By Zachary A. Goldfarb
Washington Post Staff Writer
Monday, February 7, 2011; 10:34 PM
ORLANDO - A group of Wall Street professionals meeting here Monday posed a central question facing the Obama administration: How do taxpayers get off the hook for supporting new home loans without doing damage to the struggling housing market?
It is a multi-trillion-dollar question. And it's gaining currency as the administration prepares to unveil this week a white paper on overhauling the nation's mortgage system, which, as a result of the financial crisis, relies on the government to insure almost every home loan made today.
At the annual conference of industry trade group American Securitization Forum, virtually every speaker said the government should move toward a smaller role, or no role at all, in the housing market.
But participants also warned that the mortgage system needs the government for the foreseeable future or the supply of 30-year, low-interest home loans could dry up - a disaster for the housing market.
"It will take a Michelangelo to design a transition," said Jason Kravitt, a leading industry lawyer and co-founder of the forum.
Before the financial crisis, more than half of home loans were made without any government guarantee. Today, fewer than 10 percent are. Meanwhile, the federal seizure of mortgage-finance giants Fannie Mae and Freddie Mac has cost taxpayers more than $130 billion.
The administration is expected to suggest baby steps such as reducing the maximum size of a mortgage that can be guaranteed by Fannie and Freddie, from $729,750 to $625,500. The hope is that the private sector would begin offering mortgages without government support to people in need of loans over $625,500.

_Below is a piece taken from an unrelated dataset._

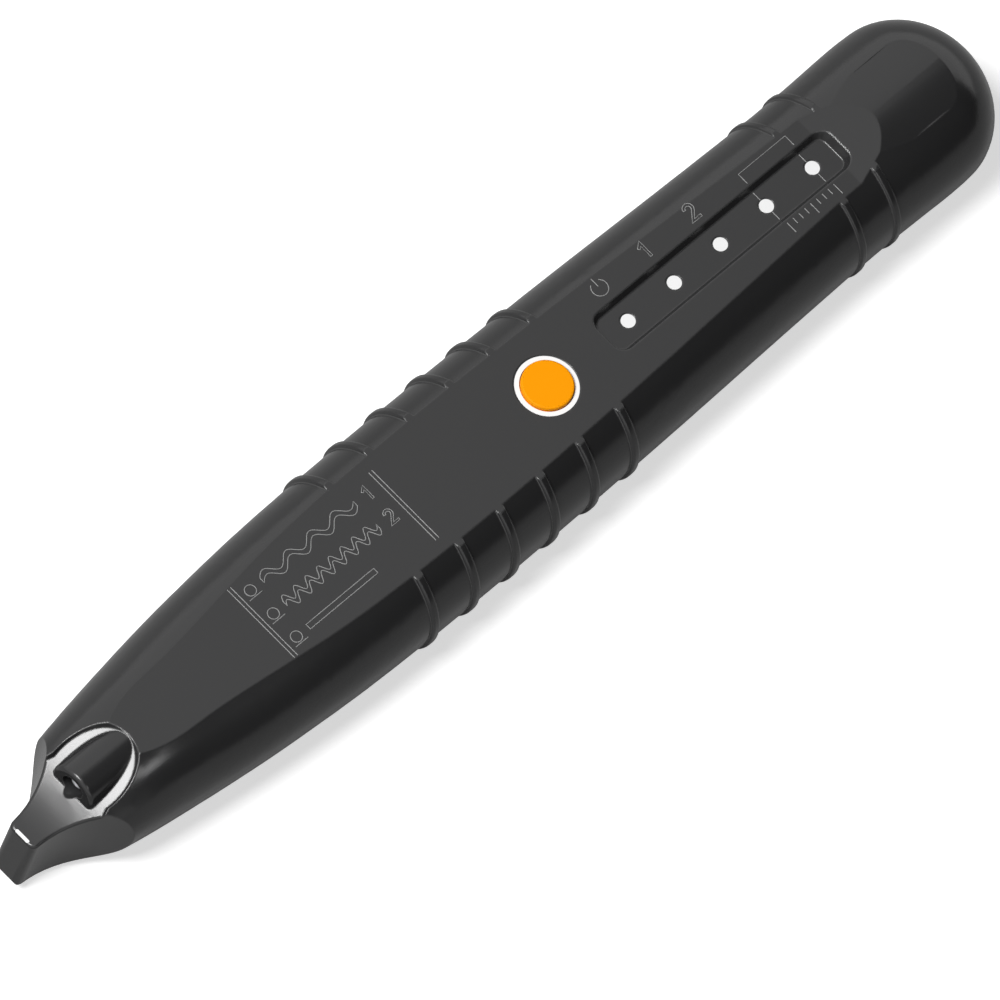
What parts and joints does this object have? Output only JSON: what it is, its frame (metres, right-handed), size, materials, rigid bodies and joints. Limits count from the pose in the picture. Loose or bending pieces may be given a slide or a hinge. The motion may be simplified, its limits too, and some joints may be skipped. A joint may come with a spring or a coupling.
{
  "type": "non contact voltage tester",
  "caption": "Pen-shaped voltage detector with a blade nose, torch LED, round push button, indicator window, grip ribs and a battery cover on its flat back.",
  "frame": {"origin": "centre of the underside, level with the flat back", "axes": "+X from the sensing nose towards the rounded rear end, +Z out of the indicator face, +Y completes the right-handed frame"},
  "size_m": [0.1549, 0.0246, 0.0182],
  "materials": {
    "housing_plastic": "fine moulded texture, charcoal",
    "button_plastic": "satin orange",
    "bezel_plastic": "satin white",
    "lens_plastic": "diffusing white light pipe",
    "led_resin": "clear epoxy",
    "component_black": "moulded black",
    "ceramic": "fired ceramic",
    "board_laminate": "green solder mask",
    "plated_steel": "bright plating",
    "copper_foil": "bare copper",
    "cell_can": "sleeved cell",
    "marking_ink": "white pad print"
  },
  "bodies": {
    "housing": {"upper_housing": "housing_plastic", "lower_housing": "housing_plastic", "button_bezel": "bezel_plastic", "switch_body": "component_black", "circuit_board": "board_laminate", "torch_led": "led_resin", "torch_leads": "plated_steel", "sensor_antenna": "copper_foil", "sensor_lead": "copper_foil", "negative_contact": "plated_steel", "positive_contact": "plated_steel", "buzzer": "component_black", "housing_screws": "plated_steel", "board_screws": "plated_steel", "detector_chip": "component_black", "driver_chip": "component_black", "resistors": "component_black", "capacitors": "ceramic", "battery_cell_front": "cell_can", "battery_cell_rear": "cell_can", "indicator_led_1": "led_resin", "indicator_led_2": "led_resin", "indicator_led_3": "led_resin", "indicator_led_4": "led_resin", "indicator_led_5": "led_resin", "indicator_lens_1": "lens_plastic", "indicator_lens_2": "lens_plastic", "indicator_lens_3": "lens_plastic", "indicator_lens_4": "lens_plastic", "indicator_lens_5": "lens_plastic"},
    "button": {"button_cap": "button_plastic"},
    "plunger": {"switch_plunger": "component_black"},
    "cover": {"battery_cover": "housing_plastic", "cover_screws": "plated_steel"}
  },
  "joints": [
    {"name": "button_press", "type": "slide", "parent": "housing", "child": "button", "axis": [0, 0, -1], "range_m": [0, 0.0004], "stiffness_N_per_m": 1000, "springref_m": -0.0003},
    {"name": "plunger_travel", "type": "slide", "parent": "housing", "child": "plunger", "axis": [0, 0, -1], "range_m": [0, 0.0004]},
    {"name": "cover_lift", "type": "slide", "parent": "housing", "child": "cover", "axis": [0, 0, -1], "range_m": [0, 0.015]}
  ],
  "couplings": [
    {"joint": "plunger_travel", "follows": "button_press", "ratio": 1}
  ]
}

"If we are going to begin reducing the government's role, that would be a game-changer and a big factor in getting the private markets back and going," said Martin Hughes, chief executive of real estate investment company Redwood Trust.
The loan limit will decline automatically in September unless Congress acts to maintain the current level.
Rep. Scott Garrett (R-N.J.), who recently took over a House committee overseeing housing finance, endorsed the idea of lowering loan limits in a keynote address to the conference Monday morning.
Garrett said he wants the government to exit the mortgage market entirely, though he acknowledged it was a long-term proposition. "I realize that this will not be an easy or immediate goal, but it is one I feel strongly about," he said.
Lowering loan limits is just one of the ways the government can begin to reduce support. Others include increasing fees for government-backed mortgages.
Jaret Seiberg, an analyst at MF Global, said in a report Monday that such measures are likely to make mortgages cost between a half-percentage point and full-percentage point more. "Higher financing costs translate into downward pricing pressure on home values," he wrote.
The Obama administration has been debating whether the government should guarantee mortgages in the long run, with some officials questioning whether any more taxpayer dollars should be put on the line.
But some participants at the conference warned that a government withdrawal from the market might scare off investors, who are the source of funds for banks that make loans to home buyers. Many investors are especially nervous after the financial crisis, when they took major losses on loans that weren't backed by the government. "The wounds are too fresh," said Kevin Palmer, a Freddie Mac executive.
Eliminating the government's role might also undermine the $5 trillion market for mortgage-backed investments, some conference attendees said. In this market, investors are willing to trade in mortgage-backed investments regardless of whether they know what loans underlie them and whether those loans are overly risky.
"If they're on the line for every originators' quality, I think it would be very problematic," said Ronald Mass, portfolio manager at Western Asset Management.